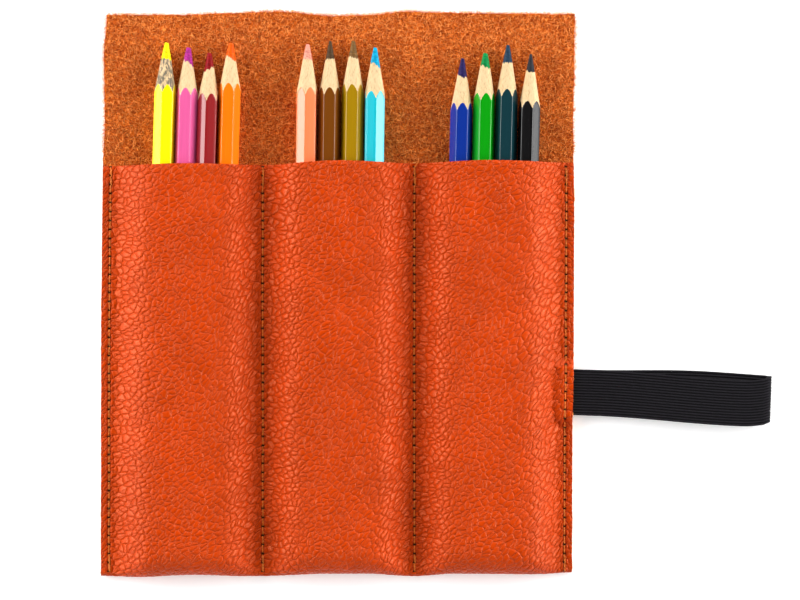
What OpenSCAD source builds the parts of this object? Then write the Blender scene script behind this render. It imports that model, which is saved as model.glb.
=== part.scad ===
// Leather pencil case with three sewn pockets, an elastic closing loop and twelve coloured pencils.
// It lies open on its back: +X runs to the elastic, +Y to the pencil tips, +Z up.
// The origin is the middle of the leather's rest face.

/* [Leather] */
// Width of the open case, edge to edge
case_w = 162; // [156:1:180]
// Height of the open case, bottom fold to flap edge
case_h = 194; // [190:1:210]
// Thickness of one layer of leather
leather_t = 1.3; // [1:0.1:1.6]
// Depth of the pockets, bottom fold to mouth
pocket_depth = 142.5; // [130:0.5:150]
// Distance from the side edges to their seams
edge_margin = 2.7; // [2:0.1:4]
// Rise of a filled pocket over its flat seams
pocket_rise = 8.4; // [8.2:0.1:9]

/* [Sewing] */
// Length of one stitch
stitch_pitch = 3.1; // [2.5:0.1:4]
// Diameter of the thread
thread_d = 0.6; // [0.4:0.1:0.8]

/* [Elastic] */
// Width of the elastic band
band_w = 16; // [12:1:20]
// Thickness of the elastic band
band_t = 0.9; // [0.8:0.1:1.2]
// Reach of the relaxed loop beyond the leather
loop_reach = 68; // [50:1:90]
// Height of the band's middle over the bottom fold
band_height = 63.5; // [30:0.5:110]

/* [Pencils] */
// Distance across the flats of a pencil
pencil_flats = 6.7; // [6.2:0.1:6.8]
// Diameter of the coloured core
core_d = 3.5; // [2.8:0.1:3.8]
// Radius lost per millimetre along the sharpened cone
sharpening = 0.18; // [0.15:0.01:0.25]

/* [Hidden] */
// Colour name, place across the mouth, turn about its own axis, length, radius of the worn tip, paint
left_pencils = [
    ["yellow", -60.5, 5, 174.4, 0.85, "yellow"],
    ["magenta", -52.8, -12, 172.7, 0.62, "orchid"],
    ["red", -45.45, 27, 170.9, 0.69, "firebrick"],
    ["orange", -38.1, -8, 174.1, 0.88, "darkorange"],
];
middle_pencils = [
    ["peach", -11.1, 12, 173.8, 0.62, "lightsalmon"],
    ["brown", -3.35, 0, 175, 0.46, "saddlebrown"],
    ["ochre", 4.6, -8, 175, 0.54, "olive"],
    ["sky_blue", 12.15, -25, 172.7, 0.62, "turquoise"],
];
right_pencils = [
    ["blue", 41.9, 8, 169, 0.55, "mediumblue"],
    ["green", 49.7, 12, 170.8, 0.9, "forestgreen"],
    ["teal", 57.5, 0, 173.6, 0.6, "darkslategray"],
    ["black", 65.8, -15, 170.4, 0.53, "black"],
];
// Lean of each pocket's pencils towards +X, in degrees
left_lean = 1.7;
middle_lean = 0.8;
right_lean = 1.4;

panel_names = ["left", "middle", "right"];
seam_names = ["left_edge", "left_inner", "right_inner", "right_edge"];
all_pencils = concat(left_pencils, middle_pencils, right_pencils);

$fn = 48;
half_w = case_w / 2;
half_h = case_h / 2;
mouth_y = pocket_depth - half_h;
seam_top = 2 * leather_t;

// The four seams stand at even spacing
seam_step = (case_w - 2 * edge_margin) / 3;
seam_x = [for (i = [0:3]) -half_w + edge_margin + i * seam_step];
// Flat strip beside each seam, on either side of the stitches
strip_half = 1.2;
// The outer pockets fold up about lines just outside the inner seams
fold_x = seam_x[2] + strip_half;
fold_gap = 0.1;

// Steepness of a pocket's flank, and how tightly it rounds into the crown
flank_slope = 0.9;
crown_power = 6;
// Sideways shift of the pocket's inner face that keeps the flank one leather thick
flank_shift = 0.5;
// Length over which a pocket closes down to the bottom fold
bottom_run = 8.5;

band_y = band_height - half_h;
band_stack = 2 * band_t;
sewn_depth = 7.4;
bulge_fade = 3;
loop_turn = -2;
hinge_gap = 1.6;
leg_gap = 1;
nose_r = 2.85;

butt_y = 9.5 - half_h;
pencil_r = pencil_flats / 2 / cos(30);
pencil_play = 0.02;

groove_w = 0.8;
groove_depth = thread_d + 0.05;
seam_end_gap = 1.2;
stitch_gap = 0.8;

// Height of a pocket over its seams, at a distance from its edge
function flank(d) =
    d <= 0 ? 0 : flank_slope * d / pow(1 + pow(flank_slope * d / pocket_rise, crown_power), 1 / crown_power);

// Share of the full height at a distance from the bottom fold
function closing(d) = d <= 0 ? 0 : d >= bottom_run ? 1 : sqrt(1 - pow(1 - d / bottom_run, 2));

// Ends of each pocket's hollow
pocket_ends = [
    [seam_x[0] + strip_half, -fold_x - fold_gap],
    [seam_x[1] + strip_half, seam_x[2] - strip_half],
    [fold_x + fold_gap, seam_x[3] - strip_half],
];
panel_ends = [
    [-half_w, -fold_x - fold_gap],
    [-fold_x + fold_gap, fold_x - fold_gap],
    [fold_x + fold_gap, half_w],
];

// Swell of the right-hand margin over the sewn ends of the elastic
function band_bulge(x, y) =
    x < half_w / 2 ? 0 : band_stack * max(0, min(1, (band_w / 2 + bulge_fade + 0.8 - abs(y - band_y)) / bulge_fade));

function pocket_height(i, x, y, inset) =
    flank(min(x - pocket_ends[i][0], pocket_ends[i][1] - x) - inset * flank_shift)
    * closing(y + half_h - inset * leather_t);

function outer_face(i, x, y) = seam_top + max(pocket_height(i, x, y, 0), band_bulge(x, y));
function inner_face(i, x, y) = leather_t + max(pocket_height(i, x, y, 1), band_bulge(x, y));

// Stations across and along a pocket where its curved faces are laid out
flank_stations = [0, 0.5, 1.5, 3, 4.5, 6, 7.5, 9, 10.5, 12, 14, 17, 21];
fold_stations = [0, 0.3, 1, 1.3, 2, 3, 4.5, 6.5, 8.5, 9.8];

function stations_x(i) = concat(
    i == 0 ? [-half_w] : i == 1 ? [panel_ends[1][0]] : [],
    [for (d = flank_stations) pocket_ends[i][0] + d],
    [for (n = [len(flank_stations) - 1:-1:0]) pocket_ends[i][1] - flank_stations[n]],
    i == 1 ? [panel_ends[1][1]] : i == 2 ? [half_w] : []
);
function stations_y(i) = concat(
    [for (d = fold_stations) d - half_h],
    i == 2 ? [for (s = [-1, 1]) for (e = s < 0 ? [bulge_fade, 0] : [0, bulge_fade])
        band_y + s * (band_w / 2 + 0.8 + e)] : [-40],
    [0, mouth_y]
);

// Closed sheet between an upper and an under face, laid out on a grid of stations
module curved_sheet(xs, ys, upper, under) {
    nx = len(xs);
    ny = len(ys);
    top_points = [for (y = ys) for (x = xs) [x, y, upper(x, y)]];
    low_points = [for (y = ys) for (x = xs) [x, y, under(x, y)]];
    low = nx * ny;
    cells = [for (j = [0:ny - 2]) for (i = [0:nx - 2]) j * nx + i];
    rim = concat(
        [for (i = [0:nx - 1]) i],
        [for (j = [1:ny - 1]) j * nx + nx - 1],
        [for (i = [nx - 2:-1:0]) (ny - 1) * nx + i],
        [for (j = [ny - 2:-1:1]) j * nx]
    );
    polyhedron(
        points = concat(top_points, low_points),
        faces = concat(
            [for (c = cells) [c, c + nx, c + nx + 1]],
            [for (c = cells) [c, c + nx + 1, c + 1]],
            [for (c = cells) [low + c, low + c + nx + 1, low + c + nx]],
            [for (c = cells) [low + c, low + c + 1, low + c + nx + 1]],
            [for (n = [0:len(rim) - 1]) let (a = rim[n], b = rim[(n + 1) % len(rim)]) [a, b, low + b]],
            [for (n = [0:len(rim) - 1]) let (a = rim[n], b = rim[(n + 1) % len(rim)]) [a, low + b, low + a]]
        )
    );
}

// Back of one third of the case and its part of the flap, grooved underneath for the seams
module back_panel(i) {
    color("chocolate")
    difference() {
        translate([panel_ends[i][0], -half_h, 0])
        cube([panel_ends[i][1] - panel_ends[i][0], case_h, leather_t]);
        for (x = seam_x)
            translate([x - groove_w / 2, -half_h + seam_end_gap / 2, -1])
            cube([groove_w, pocket_depth - seam_end_gap, 1 + groove_depth]);
    }
}

// Front of one pocket, from the bottom fold to the mouth
module pocket_front(i) {
    color("orangered")
    curved_sheet(
        stations_x(i), stations_y(i),
        function(x, y) outer_face(i, x, y),
        function(x, y) inner_face(i, x, y)
    );
}

// Places of the stitches along a seam
stitch_length = stitch_pitch - stitch_gap;
stitch_count = floor((pocket_depth - 2 * seam_end_gap) / stitch_pitch);
stitch_ys = [for (n = [0:stitch_count - 1]) mouth_y - seam_end_gap - (n + 1) * stitch_pitch + stitch_gap / 2];

module stitch(x, y, z) {
    translate([x, y, z])
    rotate([-90, 0, 0])
    cylinder(d = thread_d, h = stitch_length, $fn = 24);
}

// Stitches on the front of a seam
module top_thread(s) {
    color("darkgoldenrod")
    for (y = stitch_ys)
        stitch(seam_x[s], y, seam_top + thread_d / 2 + (s == 3
            ? max(band_bulge(seam_x[3], y), band_bulge(seam_x[3], y + stitch_length)) : 0));
}

// Stitches on the back of a seam, sunk in its groove
module bobbin_thread(s) {
    color("darkgoldenrod")
    for (y = stitch_ys)
        stitch(seam_x[s], y, groove_depth - thread_d / 2);
}

// The two ends of the elastic, one on the other between the leathers of the right-hand edge
module elastic_sewn_ends() {
    color("black")
    for (layer = [0, 1])
        translate([half_w - sewn_depth, band_y - band_w / 2, leather_t + layer * band_t])
        cube([sewn_depth, band_w, band_t]);
}

// Line where the loop swings, and the loop's own frame, which turns a little towards the bottom fold
swing_x = half_w + hinge_gap;
swing_z = leather_t + band_t;
leg_end = loop_reach - hinge_gap - nose_r;
nose_z = nose_r + 0.2;

module in_loop_frame() {
    translate([swing_x, band_y, 0])
    rotate([0, 0, loop_turn])
    rotate([90, 0, 0])
    translate([0, 0, -band_w / 2])
    children();
}

// Height of a leg's middle along the loop, easing from its sewn end to the nose
leg_steps = 10;
function ease(u) = u * u * (3 - 2 * u);
function leg_z(u, from, to, run) = from + (to - from) * ease(min(1, u / run));

module elastic_leg(from, to, run) {
    stations = [for (n = [0:leg_steps]) n / leg_steps];
    in_loop_frame()
    linear_extrude(band_w)
    polygon(concat(
        [for (u = stations) [leg_gap + u * (leg_end - leg_gap), leg_z(u, from, to, run) + band_t / 2]],
        [for (n = [leg_steps:-1:0])
            [leg_gap + stations[n] * (leg_end - leg_gap), leg_z(stations[n], from, to, run) - band_t / 2]]
    ));
}

module elastic_upper_leg() {
    color("dimgray")
    elastic_leg(swing_z + band_t / 2, nose_z + nose_r - band_t / 2, 0.9);
}

module elastic_lower_leg() {
    color("dimgray")
    elastic_leg(swing_z - band_t / 2, nose_z - nose_r + band_t / 2, 0.4);
}

// Round end of the loop
module elastic_nose() {
    color("black")
    in_loop_frame()
    translate([leg_end, nose_z, 0])
    difference() {
        cylinder(r = nose_r, h = band_w);
        translate([0, 0, -1])
        cylinder(r = nose_r - band_t, h = band_w + 2);
        translate([-2 * nose_r, -2 * nose_r, -1])
        cube([2 * nose_r, 4 * nose_r, band_w + 2]);
    }
}

// A pencil's own frame: along +Z from its butt to its tip
function lean_of(p) = p[1] < -fold_x ? left_lean : p[1] > fold_x ? right_lean : middle_lean;

module in_pencil_frame(p) {
    run = mouth_y - butt_y;
    translate([p[1], mouth_y, leather_t + pencil_r * cos(30 - abs(p[2])) + pencil_play])
    rotate([0, 0, -lean_of(p)])
    translate([0, -run, 0])
    rotate([-90, 0, 0])
    rotate([0, 0, p[2]])
    children();
}

// Everything that the sharpener leaves of a pencil's length
module sharpened(p) {
    wide = pencil_r + 1;
    rotate_extrude()
    polygon([[0, 0], [wide, 0], [wide, p[3] - (wide - p[4]) / sharpening], [p[4], p[3]], [0, p[3]]]);
}

// Painted hexagonal wood
module pencil_barrel(p) {
    color(p[5])
    in_pencil_frame(p)
    difference() {
        intersection() {
            cylinder(r = pencil_r, h = p[3], $fn = 6);
            sharpened(p);
        }
        translate([0, 0, -1])
        cylinder(d = core_d, h = p[3] + 2);
    }
}

// Coloured core, from the butt to the worn tip
module pencil_core(p) {
    color(p[5])
    in_pencil_frame(p)
    intersection() {
        cylinder(d = core_d, h = p[3]);
        sharpened(p);
    }
}

for (i = [0:2]) {
    back_panel(i);
    pocket_front(i);
}
for (s = [0:3]) {
    top_thread(s);
    bobbin_thread(s);
}
elastic_sewn_ends();
elastic_upper_leg();
elastic_lower_leg();
elastic_nose();
for (p = all_pencils) {
    pencil_barrel(p);
    pencil_core(p);
}
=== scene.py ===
import math
from random import Random

import bmesh
import bpy
from bpy.props import FloatProperty, FloatVectorProperty, IntProperty, PointerProperty
from mathutils import Matrix, Vector, noise


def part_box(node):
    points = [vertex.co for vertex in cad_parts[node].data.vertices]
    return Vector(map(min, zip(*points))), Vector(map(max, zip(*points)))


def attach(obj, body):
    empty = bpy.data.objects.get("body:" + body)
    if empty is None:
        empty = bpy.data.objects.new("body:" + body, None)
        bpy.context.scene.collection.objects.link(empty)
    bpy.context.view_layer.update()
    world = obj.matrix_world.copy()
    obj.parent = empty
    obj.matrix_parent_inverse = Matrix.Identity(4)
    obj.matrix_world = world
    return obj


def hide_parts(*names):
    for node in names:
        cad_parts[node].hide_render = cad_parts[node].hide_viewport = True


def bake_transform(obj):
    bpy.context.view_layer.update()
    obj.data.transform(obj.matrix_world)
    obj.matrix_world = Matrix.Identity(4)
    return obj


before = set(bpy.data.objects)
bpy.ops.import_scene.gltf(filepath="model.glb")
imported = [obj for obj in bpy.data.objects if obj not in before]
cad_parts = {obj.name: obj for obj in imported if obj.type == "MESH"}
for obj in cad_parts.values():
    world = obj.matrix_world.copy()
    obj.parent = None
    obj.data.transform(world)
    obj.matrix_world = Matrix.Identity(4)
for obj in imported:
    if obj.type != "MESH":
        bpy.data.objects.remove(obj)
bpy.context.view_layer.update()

bl_info = {
    "name": "Leather Pencil Case",
    "version": (1, 0, 0),
    "blender": (4, 5, 0),
    "location": "3D View > Sidebar > Pencil Case",
    "description": "Builds an open leather pencil case with twelve coloured pencils",
    "category": "Object",
}

MM = 0.001

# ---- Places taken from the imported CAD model, in millimetres ----


def cad_box(node):
    """Lowest and highest corners of a CAD node, in millimetres."""
    low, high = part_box(node)
    return [c / MM for c in low], [c / MM for c in high]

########

## [REQUIREMENT]
Give only the count of lines in this material that contain the string "before".

## [EXERCISE SOLUTION]
2